I’ve tried so many different nvim GUIs, but when I last tried them (March or so), none of them behaved correctly on macOS, most of them had atrocious font rendering, didn't like part of the configuration that I had set up (neovide in particular had a deep incompatibility with one of the alert replacement plugins), crashed regularly, or had things enabled by default which aren't reachable with vim scripting.

I’ve gone all in and have converted my vim config to Lua and all…and I have decided that don't like Lua for configuration (there's a massive impedance mismatch between neovim and Lua; you always feel like you're working with a foreign interface).

Goneovim was slightly more stable, but IIRC, the font rendering and macOS integration were awful enough that I uninstalled it shortly after launching it. Neovide lasted slightly longer (so that I could see that plugin incompatibility). VimR tried, but it isn't MacVim.

And that's the problem: they aren't MacVim, providing a native macOS experience on top of a native vim GUI, because the neovim leadership cabal, in their infinite wisdom, decided that a first-party GUI is "useless".
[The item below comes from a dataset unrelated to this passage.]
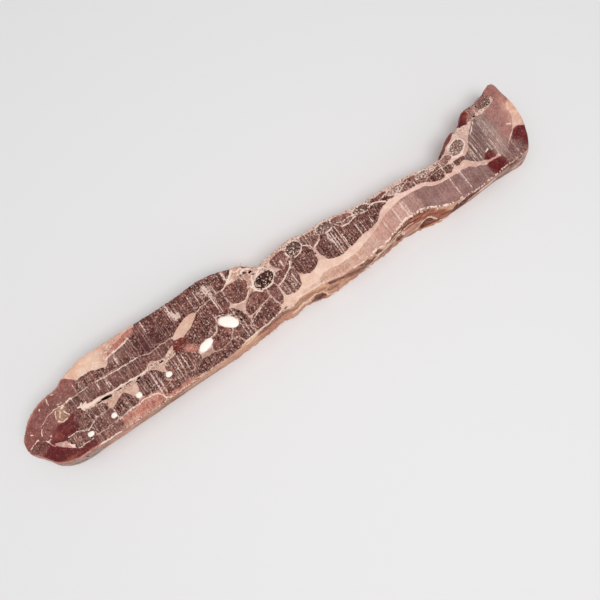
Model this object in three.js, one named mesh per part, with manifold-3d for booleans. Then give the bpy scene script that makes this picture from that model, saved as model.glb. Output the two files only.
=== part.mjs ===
// A band-sawn strip of pork ribs, frozen and raw: one slab of muscle and fat cut straight across a rack,
// with the cut ends of all the ribs in it. Millimetres, +Z up.
// The strip lies flat. x runs along it from the narrow tail to the blunt head, y across it, z up from the
// lower saw cut to the upper one. Places are given on the upper cut face, from a datum near its middle,
// and the finished strip is moved so that the origin is the centre of its underside.
import * as THREE from "three";
import { mergeVertices } from "three/addons/utils/BufferGeometryUtils.js";
import Module from "manifold-3d";

const wasm = await Module();
wasm.setup();

// ---- Driving dimensions ----

const THICKNESS = 32; // between the two saw cuts
const OUTLINE_STEPS = 4; // sides of the wall between two outline points
const WALL_LEVELS = [0, 0.1, 0.35, 0.65, 0.9, 1]; // heights of the wall's rings, as shares of the thickness
const WALL_BULGE = 1.6; // how far the natural surface of the wall swells at mid height
const RIB_GAP = 0.3; // clearance between a rib and the meat round it
const RIB_SIDES = 24;
const RIB_SQUARENESS = 2.4; // superellipse exponent of a sawn rib: 2 is an ellipse
const RIB_SLANT = { x: -0.05, y: 0.04 }; // sideways travel of a rib for each millimetre down

// The edge of the upper cut face, once round from the tail: x, y, and how far the wall's foot stands
// out beyond that edge, or in under it where the number is negative.
const OUTLINE = [
  // tail, round
  [-261, -7, 2.5], [-259.4, 0, 2], [-255.5, 4.6, 1.5], [-250, 10.2, 1], [-243.5, 14.4, 1],
  // far side: tail shoulder, with a small step where the fat patch starts
  [-233, 18.4, 1], [-215, 21.4, 1], [-211.5, 23.6, 1], [-200, 27, 1], [-190, 29.3, 0.5],
  [-165, 29.3, 0.5], [-130, 27.9, 1], [-100, 27.1, 1.5], [-78, 28, 1.5], [-62, 26, 2],
  // far side: slope into the notch, then the low waist
  [-50, 21.9, 2], [-40, 19.3, 2], [-33.5, 14.3, 2.5], [-26, 8.2, 3], [-18, 10.6, 3],
  [-4, 12.2, 3], [9, 13.2, 3], [21, 11, 3], [40, 10.4, 3], [52, 8.3, 3],
  [66, 5.3, 3], [82, 3.6, 3], [102, 2.2, 3], [124, 0.6, 2.5], [144, -3, 2.5],
  // far side: rise to the head, where the wall is undercut
  [160, -3.7, 1], [167, -0.2, 0], [173, 4.6, 0], [180, 7.4, 0], [188, 10, -2],
  [195, 13.6, -3.5], [202.5, 19.6, -2.5], [213, 19.6, 1], [221, 20.2, 2], [230, 24.3, 2],
  // head, blunt, with a pointed corner
  [236.5, 26.7, 1.5], [240.2, 25, 2], [241.5, 15, 3], [242.9, 5.8, 3.5], [243, -5, 4],
  [241.2, -17, 4.5], [237.8, -25.5, 7], [234, -33.3, 8], [229.5, -38.3, 7.5],
  // near side: under the head
  [222, -40.6, 5], [212, -40.8, 4], [200, -42.2, 1.5], [185, -43.6, 0.5], [168, -44, 1],
  [150, -42.4, 2.5], [140, -41, 4.5], [131, -36.8, 8], [123, -32.4, 10], [112, -30.8, 9.8],
  // near side: the waist, where the wall leans out most, and the belly
  [100, -31.1, 8], [88, -33, 7], [78, -36.3, 5], [64, -38, 3.6], [48, -39, 3.2],
  [28, -37.6, 5.6], [12, -34.9, 7.6], [0, -33.9, 6], [-10, -33, 5], [-22, -35.9, 4.6],
  [-31, -33.4, 4.8], [-48, -35.8, 4], [-70, -37.7, 3.2], [-85, -39.3, 2], [-115, -39.5, 0.6],
  // near side: the flat, and round to the tail
  [-160, -39.5, 0], [-192, -39, 0], [-215, -38.2, 0.8], [-232, -37.2, 2], [-241, -34.2, 3.5],
  [-247, -30, 4.5], [-251.5, -23.5, 4.5], [-256, -17.8, 4], [-259.8, -13.5, 3],
];

// The cut ends of the ribs, from tail to head: centre x, y, half length, half width and turn in degrees.
// The first six are the white gristle ends of the ribs, the others are bone with marrow.
const RIB_ENDS = [
  { kind: "gristle", x: -213, y: -26.7, long: 2.7, short: 2.1, turn: 0 },
  { kind: "gristle", x: -190, y: -25, long: 2.4, short: 2.1, turn: 0 },
  { kind: "gristle", x: -165, y: -23, long: 2.6, short: 2.3, turn: 0 },
  { kind: "gristle", x: -136, y: -23, long: 2.8, short: 2.3, turn: 0 },
  { kind: "gristle", x: -98, y: -20.7, long: 7.2, short: 3.4, turn: 14 },
  { kind: "gristle", x: -72, y: -15.6, long: 8.6, short: 4.6, turn: -42 },
  { kind: "bone", x: -28, y: -3, long: 10, short: 6.3, turn: 8 },
  { kind: "bone", x: 7, y: 4.5, long: 7.5, short: 6, turn: 15 },
  { kind: "bone", x: 40, y: 4.7, long: 8, short: 4.4, turn: 0 },
  { kind: "bone", x: 75.5, y: -0.4, long: 8.5, short: 3.2, turn: -6 },
  { kind: "bone", x: 110, y: -3.2, long: 7.5, short: 3, turn: -4 },
  { kind: "bone", x: 138, y: -6, long: 7.5, short: 2.8, turn: -6 },
  { kind: "bone", x: 177, y: -3.5, long: 9, short: 5.6, turn: 20 },
  { kind: "bone", x: 225, y: 15.5, long: 4.6, short: 4, turn: 20 },
];

// Cracks that opened along the seams of fat as the meat froze: x, y, half length, half width, depth, turn.
const CRACKS = [
  [-187.5, -9.3, 5.5, 1.3, 5, -6],
  [-196.5, -9, 3.4, 0.8, 3, 0],
  [-157.6, -11, 2.2, 1, 3, 20],
  [-135.5, -10.7, 2.2, 0.8, 3, 0],
  [-60, -16, 1.6, 5, 4, 12],
  [-38.3, 11.6, 2, 1.1, 5, -30],
];
const CRACK_SIDES = 10;
const CRACK_FLOOR = 0.35; // width of a crack's floor against its mouth

// Loose flaps of dark meat on the far wall, under the head: centre x, y, z, half sizes and turn in degrees.
const FLAPS = [
  { x: 177, y: 5.2, z: 24, size: [11, 4.2, 4], turn: 22 },
  { x: 196.5, y: 14.5, z: 23, size: [8, 5, 5], turn: 38 },
];
const FLAP_SIDES = [14, 8];

const COLOURS = {
  meat: 0x8c5f5c,
  bone: 0x5e4344,
  gristle: 0xf6f0de,
};

// ---- Solids ----

// A closed geometry as a solid that can be joined and cut.
function solidOf(geometry) {
  const bare = geometry.index ? geometry.toNonIndexed() : geometry.clone();
  bare.deleteAttribute("normal");
  bare.deleteAttribute("uv");
  const merged = mergeVertices(bare, 1e-4);
  return new wasm.Manifold(
    new wasm.Mesh({
      numProp: 3,
      vertProperties: merged.attributes.position.array,
      triVerts: new Uint32Array(merged.index.array),
    }),
  );
}

// A solid as a geometry to draw.
function geometryOf(solid) {
  const { vertProperties, triVerts } = solid.getMesh();
  const geometry = new THREE.BufferGeometry();
  geometry.setAttribute("position", new THREE.BufferAttribute(new Float32Array(vertProperties), 3));
  geometry.setIndex(new THREE.BufferAttribute(new Uint32Array(triVerts), 1));
  return geometry;
}

// The solid between rings of points stacked from the lowest to the highest, with a flat lid on each end.
// Every ring has the same number of points and runs anticlockwise seen from above.
function loft(rings) {
  const count = rings[0].length;
  const triangles = [];
  for (let level = 0; level + 1 < rings.length; level++) {
    for (let i = 0; i < count; i++) {
      const a = level * count + i;
      const b = level * count + ((i + 1) % count);
      triangles.push(a, b, a + count, b, b + count, a + count);
    }
  }
  const top = (rings.length - 1) * count;
  const flat = (ring) => ring.map((p) => new THREE.Vector2(p.x, p.y));
  for (const [a, b, c] of THREE.ShapeUtils.triangulateShape(flat(rings[0]), [])) triangles.push(a, c, b);
  for (const [a, b, c] of THREE.ShapeUtils.triangulateShape(flat(rings.at(-1)), [])) {
    triangles.push(top + a, top + b, top + c);
  }
  const geometry = new THREE.BufferGeometry().setFromPoints(rings.flat());
  geometry.setIndex(triangles);
  return solidOf(geometry);
}

// A superellipse of points about (x, y) at height z: 2 is an ellipse, more is squarer.
function oval({ x, y, long, short, turn }, z, sides, power = 2) {
  const angle = THREE.MathUtils.degToRad(turn);
  return Array.from({ length: sides }, (_, i) => {
    const around = (2 * Math.PI * i) / sides;
    const along = Math.sign(Math.cos(around)) * long * Math.abs(Math.cos(around)) ** (2 / power);
    const across = Math.sign(Math.sin(around)) * short * Math.abs(Math.sin(around)) ** (2 / power);
    return new THREE.Vector3(
      x + along * Math.cos(angle) - across * Math.sin(angle),
      y + along * Math.sin(angle) + across * Math.cos(angle),
      z,
    );
  });
}

// ---- The slab of meat ----

// Points round the edge of the upper cut, each with its outward direction and the lean of the wall there.
function edgeOfUpperCut() {
  const points = OUTLINE.map(([x, y, lean]) => new THREE.Vector3(x, y, lean)).reverse();
  const curve = new THREE.CatmullRomCurve3(points, true, "centripetal");
  const count = points.length * OUTLINE_STEPS;
  return Array.from({ length: count }, (_, i) => {
    const at = curve.getPoint(i / count);
    const heading = curve.getTangent(i / count);
    const out = new THREE.Vector2(heading.y, -heading.x).normalize();
    return { x: at.x, y: at.y, lean: at.z, out };
  });
}

// One ring of the wall at a share of the height: 0 is the foot, 1 the upper edge.
function wallRing(edge, share) {
  return edge.map(({ x, y, lean, out }) => {
    const stand = lean * (1 - share) + WALL_BULGE * Math.sin(Math.PI * share);
    return new THREE.Vector3(x + out.x * stand, y + out.y * stand, share * THICKNESS);
  });
}

function slab() {
  const edge = edgeOfUpperCut();
  return loft(WALL_LEVELS.map((share) => wallRing(edge, share)));
}

// A loose flap: a flattened ball, turned to lie along the wall.
function flap({ x, y, z, size, turn }) {
  const ball = new THREE.SphereGeometry(1, ...FLAP_SIDES);
  ball.rotateX(Math.PI / 2);
  ball.scale(...size);
  ball.rotateZ(THREE.MathUtils.degToRad(turn));
  ball.translate(x, y, z);
  return solidOf(ball);
}

// A crack: an oval pit that narrows downwards from above the upper cut.
function crack([x, y, long, short, depth, turn]) {
  const mouth = { x, y, long, short, turn };
  const floor = { ...mouth, long: long * CRACK_FLOOR, short: short * CRACK_FLOOR };
  return loft([
    oval(floor, THICKNESS - depth, CRACK_SIDES),
    oval(mouth, THICKNESS, CRACK_SIDES),
    oval(mouth, THICKNESS + 1, CRACK_SIDES),
  ]);
}

// ---- The ribs ----

// A rib end as a leaning column. over is how far it goes past both cuts, and grow how much wider it is.
function ribColumn(rib, over, grow) {
  const at = (z) => ({
    ...rib,
    x: rib.x + RIB_SLANT.x * (THICKNESS - z),
    y: rib.y + RIB_SLANT.y * (THICKNESS - z),
    long: rib.long + grow,
    short: rib.short + grow,
  });
  const heights = [-over, THICKNESS + over];
  return loft(heights.map((z) => oval(at(z), z, RIB_SIDES, RIB_SQUARENESS)));
}

// ---- Assembly ----

function named(name, solid, kind) {
  const finish = { color: COLOURS[kind], roughness: kind === "gristle" ? 0.35 : 0.5, metalness: 0 };
  const mesh = new THREE.Mesh(geometryOf(solid), new THREE.MeshStandardMaterial(finish));
  mesh.name = name;
  return mesh;
}

let meat = slab();
for (const piece of FLAPS) meat = meat.add(flap(piece));
for (const pit of CRACKS) meat = meat.subtract(crack(pit));
for (const rib of RIB_ENDS) meat = meat.subtract(ribColumn(rib, 1, RIB_GAP));

const strip = new THREE.Group();
strip.add(named("meat", meat, "meat"));
RIB_ENDS.forEach((rib, i) => {
  const name = `rib_${rib.kind}_${String(i + 1).padStart(2, "0")}`;
  strip.add(named(name, ribColumn(rib, 0, 0), rib.kind));
});

const middle = new THREE.Box3().setFromObject(strip).getCenter(new THREE.Vector3());
strip.position.set(-middle.x, -middle.y, 0);

const ribStrip = new THREE.Group();
ribStrip.add(strip);

export default ribStrip;
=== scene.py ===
"""A raw, frozen strip of pork ribs, sawn straight across the rack, lying flat with a cut face up.

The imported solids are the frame, and every piece here stands where its solid does. The slab of meat is shown
by the cut face, a fine lid with the pattern of muscle and fat, and by the flanks under it: the natural walls
and the lower cut. Each rib end is a piece of its own.

Shapes and patterns are worked out in millimetres from a datum near the middle of the strip, x along it and
y across it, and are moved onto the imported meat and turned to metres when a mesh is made.
"""

import bmesh
import bpy
import numpy as np
from mathutils import Euler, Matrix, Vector


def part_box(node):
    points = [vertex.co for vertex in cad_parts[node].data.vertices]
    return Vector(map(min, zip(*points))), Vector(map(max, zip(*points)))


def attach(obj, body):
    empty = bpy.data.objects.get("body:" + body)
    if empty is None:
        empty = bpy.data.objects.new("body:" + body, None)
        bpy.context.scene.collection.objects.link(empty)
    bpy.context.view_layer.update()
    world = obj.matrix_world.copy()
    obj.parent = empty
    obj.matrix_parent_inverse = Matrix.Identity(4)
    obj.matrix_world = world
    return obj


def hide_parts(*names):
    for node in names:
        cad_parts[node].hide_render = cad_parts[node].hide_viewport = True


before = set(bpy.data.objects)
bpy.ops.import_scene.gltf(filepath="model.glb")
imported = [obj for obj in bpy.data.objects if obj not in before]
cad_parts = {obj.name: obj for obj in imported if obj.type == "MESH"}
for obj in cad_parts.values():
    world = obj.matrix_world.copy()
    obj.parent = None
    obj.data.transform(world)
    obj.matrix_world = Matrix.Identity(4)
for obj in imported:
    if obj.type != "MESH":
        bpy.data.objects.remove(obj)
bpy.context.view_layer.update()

MM = 0.001

# ---- The strip's own measures, in millimetres ----

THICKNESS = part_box("meat")[1].z / MM
WALL_BULGE = 1.6
RIB_SLANT = (-0.05, 0.04)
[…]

> (there's a massive impedance mismatch between neovim and Lua; you always feel like you're working with a foreign interface).

I agree, and it's a bit surprising that it isn't talked about more. I still feel like it's overall a win compared to Vimscript, in terms of readability and maintainability, but there's definitely an enduring awkwardness to customizing the editor using Lua.

> Goneovim was slightly more stable, but IIRC, the font rendering and macOS integration were awful enough that I uninstalled it shortly after launching it.

That's fair enough - I used it on Linux, and I don't care too much about font rendering, so it works out for me.